Trappist
“Trappist” is the most familiar and common name by which Cistercians of the Strict Observance are known. The word derives from the monastery of La Trappe in France. This house was the home and center of a reform movement initiated by Armand-Jean de Rancé (d. 1700). In the midst of pressures and confusion that contemporary culture had introduced into religious life, the quality of this life had become very lax. Rancé saw the need to introduce firm discipline and austerity in order to preserve the values of Cistercian monastic life. He was personally able to modulate and govern the severe practices he instituted, and the monks experienced a deep joy even in harsh and painful circumstances. This spirituality was deeply influenced by a theology of reparation to God for the harms brought into the world by sin and evil.
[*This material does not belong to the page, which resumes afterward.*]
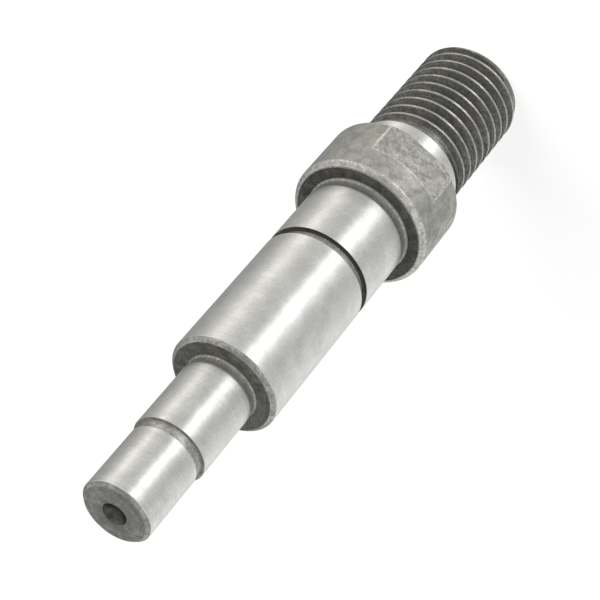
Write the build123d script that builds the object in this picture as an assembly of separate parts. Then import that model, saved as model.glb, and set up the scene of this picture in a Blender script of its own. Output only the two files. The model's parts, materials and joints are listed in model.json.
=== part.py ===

An emphasis on strict discipline and mortification in the areas of fasting, enclosure, silence, and poverty was more observable in Cistercian monasteries until modifications were introduced by the General Chapter of 1969. The tendency to encourage severity for its own sake was corrected by an attention to inner motivations which are expressed in external asceticism. “The quietness of mind cultivated by silence is also the fruit of purity and simplicity of heart. For this reason the monk, in a spirit of joyful penitence, is to embrace willingly those means practised in the Order: work, the hidden life and voluntary poverty, together with vigils and fasting” (Constitutions and Statutes #25).